*Problem:*
Reproduce exactly the lines of the material beneath, from the line that contains "const bark = new" to the line that contains "before = set(bpy.data.objects)", both included, and no other lines.

*Raw data:*
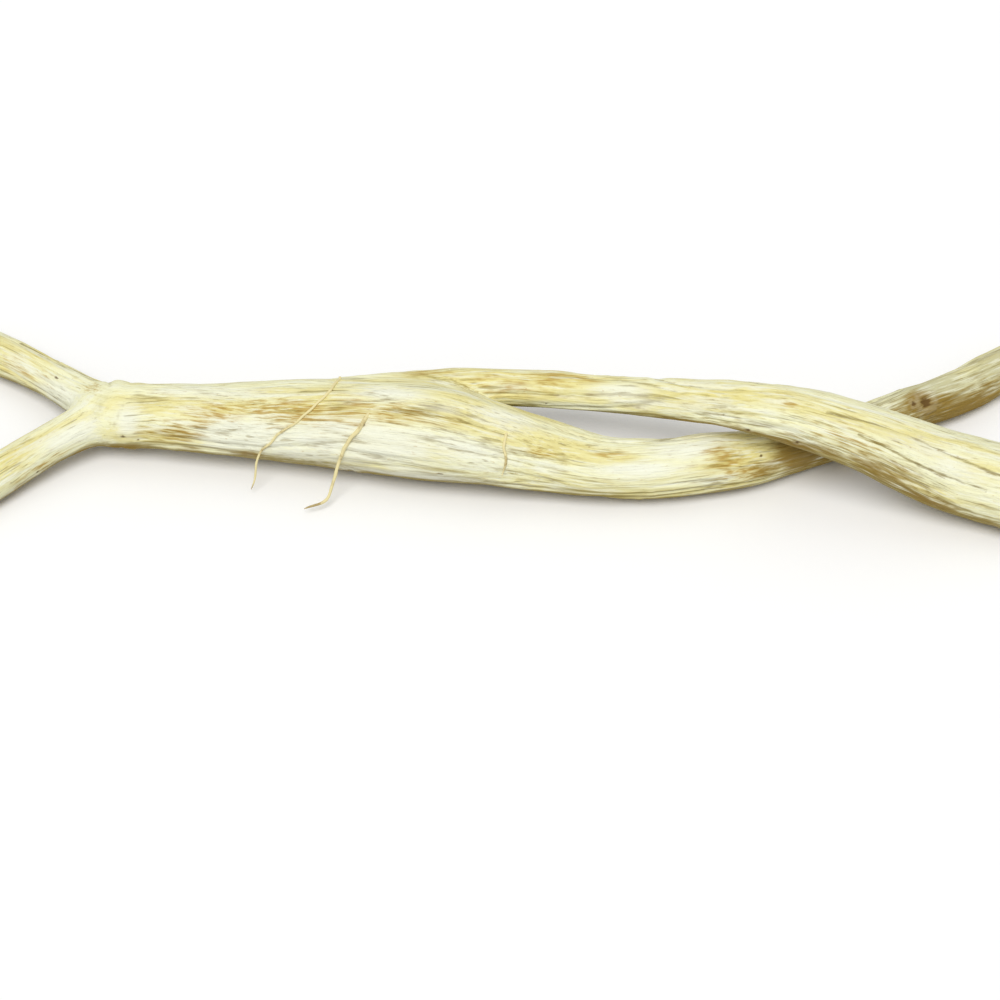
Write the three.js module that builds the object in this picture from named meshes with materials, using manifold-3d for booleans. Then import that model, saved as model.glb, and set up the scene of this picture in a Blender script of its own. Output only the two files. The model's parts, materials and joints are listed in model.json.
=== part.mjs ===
// A forked astragalus root, dried and lying on a flat surface.
//
// It grew as one piece, so it is one solid. A stout main root runs along X. At its -X end it
// forks into two arms. Near its middle a branch leaves its upper side, rises, and crosses over
// the thin end of the main root without touching it. Three hair roots cling to the front of the
// main root, and two of them droop to the surface. All four tips are cut square.
//
// Units are millimetres. +X runs along the root, +Y away from its front, +Z up. The origin is the
// centre of the bounding box at the surface that the root lies on.

import * as THREE from "three";
import { mergeVertices } from "three/addons/utils/BufferGeometryUtils.js";
import Module from "manifold-3d";

const wasm = await Module();
wasm.setup();

// ---- Driving dimensions ----

const STEP_LENGTH = 5; // distance between two rings of a limb
const LIMB_SIDES = 20;
const HAIR_SIDES = 6;
const HAIR_STEP_LENGTH = 3;
const HAIR_RADIUS = 0.75;
const WELD_DISTANCE = 1e-4; // vertices closer than this are one

// Furrows that run along a limb: how many ridges go round it, how deep they are as a share of
// the radius, and where the first ridge stands, in radians.
const FURROWS = [
  { ridges: 3, depth: 0.035, start: 0.6 },
  { ridges: 7, depth: 0.025, start: 2.1 },
];

// Each limb is a list of stations: the centre x, y, z and the radius of the root there.
const LIMBS = {
  mainRoot: [
    [-124, -0.5, 12.8, 9.4],
    [-109, -2.5, 13.6, 10.6],
    [-89, -5, 14.6, 11.7],
    [-66, -7, 15.5, 13.4],
    [-44, -9.5, 16.3, 15],
    [-22, -13, 16.6, 15.8],
    [-2, -17, 14.8, 13.6],
    [15, -20, 12.4, 11.5],
    [32, -23, 10.9, 9.9],
    [49, -23, 10.3, 9.6],
    [66, -20.5, 9.9, 9.7],
    [82, -17, 8.9, 8.6],
    [98, -10, 8, 7.8],
    [115, -2.5, 7.5, 7.3],
    [132, 6.3, 7.4, 7.1],
    [149, 14.8, 7.5, 7.4],
    [166, 26.5, 7.1, 7.2],
    [185, 39.4, 6.3, 6.6],
  ],
  upperBranch: [
    [-48, -3, 18, 8],
    [-34, 0.5, 19.5, 7.4],
    [-16, 2.5, 20.6, 6.7],
    [0, 3, 21, 6.1],
    [16, 2, 21.3, 6.1],
    [32, -0.8, 21.9, 6],
    [48, -5.2, 24.2, 6.2],
    [64, -10.5, 27.2, 7],
    [80, -15.9, 29.7, 8.2],
    [95, -20.1, 29.6, 9.3],
    [110, -24.3, 26.9, 10.4],
    [126, -27.1, 21.1, 11.6],
    [142, -30, 15.9, 12.7],
    [158, -34, 13.2, 13.1],
    [176, -40, 12.1, 12.5],
  ],
  backArm: [
    [-124, -0.5, 12.8, 8.6],
    [-135, 8, 11.6, 7.2],
    [-149, 21, 9.6, 6.5],
    [-167, 34, 7.8, 6.9],
    [-185, 45.9, 6.3, 6.6],
  ],
  frontArm: [
    [-124, -0.5, 12.8, 8.6],
    [-134, -5, 11.5, 7.2],
    [-146, -12.5, 9.4, 6.4],
    [-160, -24, 7.6, 6.9],
    [-176, -38, 6.2, 6.5],
  ],
};

// The swollen collar where the main root forks into the arms.
const COLLAR = {
  centre: [-122, -0.8, 12.8],
  radii: [10.5, 10, 9.8],
  sides: 24,
  rings: 16,
};

// The block of ground that is cut away from under the root.
const GROUND = { length: 600, width: 300, depth: 20 };

// Each hair root is a list of points along its centre.
const HAIRS = [
  [
    [-51.5, 1, 28.6],
    [-52.2, -4.5, 30.3],
    [-54.2, -9.3, 30.9],
    [-58, -13.5, 29.6],
    [-63, -16.3, 27.1],
    [-67.5, -18.6, 23.6],
    [-72, -19.8, 19.2],
    [-75.8, -19.9, 14.2],
    [-78, -20.8, 10.2],
    [-79.2, -22.6, 6],
    [-79.8, -24.8, 2.2],
  ],
  [
    [-40.5, -17, 29.2],
    [-43, -20.2, 27.8],
    [-46.5, -23, 23.7],
    [-49.5, -24, 18],
    [-51.3, -24.3, 13.2],
    [-52.7, -26.8, 8.6],
    [-54.2, -29.6, 5.4],
    [-57.3, -31.7, 3.4],
    [-62.2, -33.6, 2.2],
  ],
  [
    [3.4, -22.6, 26.4],
    [1.9, -25.8, 25.4],
    [0.9, -28.4, 22.7],
    [1.5, -30.4, 19.2],
    [0.4, -31, 14.8],
  ],
];

// ---- Building the shapes ----

const centreOf = ([x, y, z]) => new THREE.Vector3(x, y, z);

// A round section one millimetre in radius, with the furrows pressed into it.
function furrowedSection(sides) {
  const points = Array.from({ length: sides }, (_, i) => {
    const angle = (2 * Math.PI * i) / sides;
    const ripple = FURROWS.reduce(
      (sum, furrow) =>
        sum + furrow.depth * Math.cos(furrow.ridges * angle + furrow.start),
      1,
    );
    return new THREE.Vector2(ripple * Math.cos(angle), ripple * Math.sin(angle));
  });
  return new THREE.Shape(points);
}

function plainSection(sides) {
  const points = Array.from({ length: sides }, (_, i) => {
    const angle = (2 * Math.PI * i) / sides;
    return new THREE.Vector2(Math.cos(angle), Math.sin(angle));
  });
  return new THREE.Shape(points);
}

// Sweeps a section of unit radius along the stations, then scales each ring to its own radius.
function taperedTube(centres, radii, section, stepLength) {
  const path = new THREE.CatmullRomCurve3(centres, false, "catmullrom");
  const swelling = new THREE.CatmullRomCurve3(
    radii.map((radius) => new THREE.Vector3(radius, 0, 0)),
    false,
    "catmullrom",
  );
  const steps = Math.ceil(path.getLength() / stepLength);
  const tube = new THREE.ExtrudeGeometry(section, {
    steps,
    extrudePath: path,
  });
  const rings = path.getSpacedPoints(steps).map((centre, i) => ({
    centre,
    radius: swelling.getPoint(path.getUtoTmapping(i / steps)).x,
  }));
  const position = tube.getAttribute("position");
  const point = new THREE.Vector3();
  for (let i = 0; i < position.count; i++) {
    point.fromBufferAttribute(position, i);
    const ring = rings.reduce((nearest, candidate) =>
      candidate.centre.distanceToSquared(point) <
      nearest.centre.distanceToSquared(point)
        ? candidate
        : nearest,
    );
    point.sub(ring.centre).multiplyScalar(ring.radius).add(ring.centre);
    position.setXYZ(i, point.x, point.y, point.z);
  }
  return tube;
}

// The closed solid inside a geometry whose faces meet edge to edge.
function solidFrom(geometry) {
  const bare = new THREE.BufferGeometry();
  bare.setAttribute("position", geometry.getAttribute("position"));
  bare.setIndex(geometry.getIndex());
  const merged = mergeVertices(bare, WELD_DISTANCE);
  return new wasm.Manifold(
    new wasm.Mesh({
      numProp: 3,
      vertProperties: new Float32Array(merged.getAttribute("position").array),
      triVerts: new Uint32Array(merged.getIndex().array),
    }),
  );
}

function geometryFrom(solid) {
  const mesh = solid.getMesh();
  const geometry = new THREE.BufferGeometry();
  geometry.setAttribute(
    "position",
    new THREE.BufferAttribute(mesh.vertProperties, mesh.numProp),
  );
  geometry.setIndex(new THREE.BufferAttribute(mesh.triVerts, 1));
  geometry.computeVertexNormals();
  return geometry;
}

function limbSolid(stations) {
  return solidFrom(
    taperedTube(
      stations.map(centreOf),
      stations.map((station) => station[3]),
      furrowedSection(LIMB_SIDES),
      STEP_LENGTH,
    ),
  );
}

function hairSolid(points) {
  return solidFrom(
    taperedTube(
      points.map(centreOf),
      points.map(() => HAIR_RADIUS),
      plainSection(HAIR_SIDES),
      HAIR_STEP_LENGTH,
    ),
  );
}

function collarSolid() {
  const collar = new THREE.SphereGeometry(1, COLLAR.sides, COLLAR.rings);
  collar.scale(...COLLAR.radii);
  collar.translate(...COLLAR.centre);
  return solidFrom(collar);
}

// Its top is the surface that the root lies on, so cutting it away leaves the small flats on
// which the root rests.
function groundSolid() {
  const { length, width, depth } = GROUND;
  const ground = new THREE.BoxGeometry(length, width, depth);
  ground.translate(0, 0, -depth / 2);
  return solidFrom(ground);
}

function rootGeometry() {
  const pieces = [
    ...Object.values(LIMBS).map(limbSolid),
    collarSolid(),
    ...HAIRS.map(hairSolid),
  ];
  const grown = pieces.reduce((whole, piece) => whole.add(piece));
  const geometry = geometryFrom(grown.subtract(groundSolid()));
  geometry.computeBoundingBox();
  const middle = geometry.boundingBox.getCenter(new THREE.Vector3());
  geometry.translate(-middle.x, -middle.y, 0);
  return geometry;
}

const bark = new THREE.MeshStandardMaterial({
  color: 0xe9dcae,
  roughness: 0.8,
  metalness: 0,
});

const astragalusRoot = new THREE.Mesh(rootGeometry(), bark);
astragalusRoot.name = "astragalus_root";

const part = new THREE.Group();
part.add(astragalusRoot);

export default part;
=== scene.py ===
"""A dried, forked astragalus root lying on a pale floor: its bark, its cut tips and its hair roots.

The limbs are tubes swept along smooth centre lines. They are joined and their junctions are
rounded. The joined skin is then wrinkled, scarred and stained along the grain.
"""

import itertools
import json
import math
from dataclasses import dataclass

import bmesh
import bpy
import numpy as np
from bpy.props import FloatProperty, FloatVectorProperty, IntProperty, PointerProperty
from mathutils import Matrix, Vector
from mathutils.bvhtree import BVHTree

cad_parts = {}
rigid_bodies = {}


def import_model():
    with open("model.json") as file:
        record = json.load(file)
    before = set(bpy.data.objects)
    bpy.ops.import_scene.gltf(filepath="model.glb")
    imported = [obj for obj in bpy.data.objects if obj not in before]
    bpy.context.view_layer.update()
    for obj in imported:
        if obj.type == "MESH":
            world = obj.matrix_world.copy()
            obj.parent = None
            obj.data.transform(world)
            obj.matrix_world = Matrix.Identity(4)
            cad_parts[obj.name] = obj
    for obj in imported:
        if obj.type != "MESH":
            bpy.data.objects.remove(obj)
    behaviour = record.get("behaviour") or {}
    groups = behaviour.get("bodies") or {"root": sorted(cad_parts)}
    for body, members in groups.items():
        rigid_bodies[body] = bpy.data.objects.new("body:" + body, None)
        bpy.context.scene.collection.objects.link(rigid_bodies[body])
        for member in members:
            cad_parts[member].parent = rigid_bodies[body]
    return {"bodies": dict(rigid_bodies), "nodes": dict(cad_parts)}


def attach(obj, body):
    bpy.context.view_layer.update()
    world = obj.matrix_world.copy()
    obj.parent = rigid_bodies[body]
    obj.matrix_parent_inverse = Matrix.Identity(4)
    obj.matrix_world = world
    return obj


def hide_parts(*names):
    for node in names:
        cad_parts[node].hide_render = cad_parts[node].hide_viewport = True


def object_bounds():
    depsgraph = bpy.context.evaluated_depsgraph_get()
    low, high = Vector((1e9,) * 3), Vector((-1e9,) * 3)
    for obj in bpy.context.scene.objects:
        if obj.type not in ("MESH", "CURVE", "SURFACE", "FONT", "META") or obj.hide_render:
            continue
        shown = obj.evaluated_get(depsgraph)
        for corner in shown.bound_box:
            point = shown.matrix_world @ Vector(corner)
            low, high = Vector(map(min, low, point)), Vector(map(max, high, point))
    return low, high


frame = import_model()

bl_info = {
    "name": "Astragalus Root",
    "version": (1, 0, 0),
    "blender": (4, 5, 0),
    "location": "3D View > Sidebar > Astragalus Root",
    "description": "Builds a dried astragalus root, its hair roots and a stage for it",
    "category": "Mesh",
}

CAD_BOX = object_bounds()
# The root is the one node of the frame, and rides on its one body.
[CAD_NODE] = frame["nodes"]
[BODY] = frame["bodies"]

MM = 0.001
UP = np.array([0.0, 0.0, 1.0])
TINY = 1e-6  # keeps lengths that are divided by away from zero

# ---- The limbs, in millimetres ----

# Each limb is a list of stations: the centre x, y, z and the radius of the root there.
MAIN_ROOT = [
    (-124, -0.5, 12.8, 9.4),
    (-109, -2.5, 13.6, 10.6),
    (-89, -5, 14.6, 11.7),
    (-66, -7, 15.5, 13.4),
    (-44, -9.5, 16.3, 15),
    (-22, -13, 16.6, 15.8),
    (-2, -17, 14.8, 13.6),
    (15, -20, 12.4, 11.5),
    (32, -23, 10.9, 9.9),
    (49, -23, 10.3, 9.6),
    (66, -20.5, 9.9, 9.7),
    (82, -17, 8.9, 8.6),
    (98, -10, 8, 7.8),
    (115, -2.5, 7.5, 7.3),
    (132, 6.3, 7.4, 7.1),
    (149, 14.8, 7.5, 7.4),
    (166, 26.5, 7.1, 7.2),
    (185, 39.4, 6.3, 6.6),
]
UPPER_BRANCH = [
    (-48, -3, 18, 8),
    (-34, 0.5, 19.5, 7.4),
    (-16, 2.5, 20.6, 6.7),
    (0, 3, 21, 6.1),
    (16, 2, 21.3, 6.1),
    (32, -0.8, 21.9, 6),
    (48, -5.2, 24.2, 6.2),
    (64, -10.5, 27.2, 7),
    (80, -15.9, 29.7, 8.2),
    (95, -20.1, 29.6, 9.3),
    (110, -24.3, 26.9, 10.4),
    (126, -27.1, 21.1, 11.6),
    (142, -30, 15.9, 12.7),
    (158, -34, 13.2, 13.1),
    (176, -40, 12.1, 12.5),
]
BACK_ARM = [
    (-185, 45.9, 6.3, 6.6),
    (-167, 34, 7.8, 6.9),
    (-149, 21, 9.6, 6.5),
    (-135, 8, 11.6, 7.2),
]
FRONT_ARM = [
    (-124, -0.5, 12.8, 8.6),
    (-134, -5, 11.5, 7.2),
    (-146, -12.5, 9.4, 6.4),
    (-160, -24, 7.6, 6.9),
    (-176, -38, 6.2, 6.5),
]

# The back arm and the main root are one limb from tip to tip, and the others grow from it. Each
# limb gives its stations, how many sides its tube has, and whether it starts at a cut tip.
LIMBS = {
    "spine": (BACK_ARM + MAIN_ROOT, 140, True),
    "branch": (UPPER_BRANCH, 112, False),
    "arm": (FRONT_ARM, 84, False),
}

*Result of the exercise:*
const bark = new THREE.MeshStandardMaterial({
  color: 0xe9dcae,
  roughness: 0.8,
  metalness: 0,
});

const astragalusRoot = new THREE.Mesh(rootGeometry(), bark);
astragalusRoot.name = "astragalus_root";

const part = new THREE.Group();
part.add(astragalusRoot);

export default part;
=== scene.py ===
"""A dried, forked astragalus root lying on a pale floor: its bark, its cut tips and its hair roots.

The limbs are tubes swept along smooth centre lines. They are joined and their junctions are
rounded. The joined skin is then wrinkled, scarred and stained along the grain.
"""

import itertools
import json
import math
from dataclasses import dataclass

import bmesh
import bpy
import numpy as np
from bpy.props import FloatProperty, FloatVectorProperty, IntProperty, PointerProperty
from mathutils import Matrix, Vector
from mathutils.bvhtree import BVHTree

cad_parts = {}
rigid_bodies = {}


def import_model():
    with open("model.json") as file:
        record = json.load(file)
    before = set(bpy.data.objects)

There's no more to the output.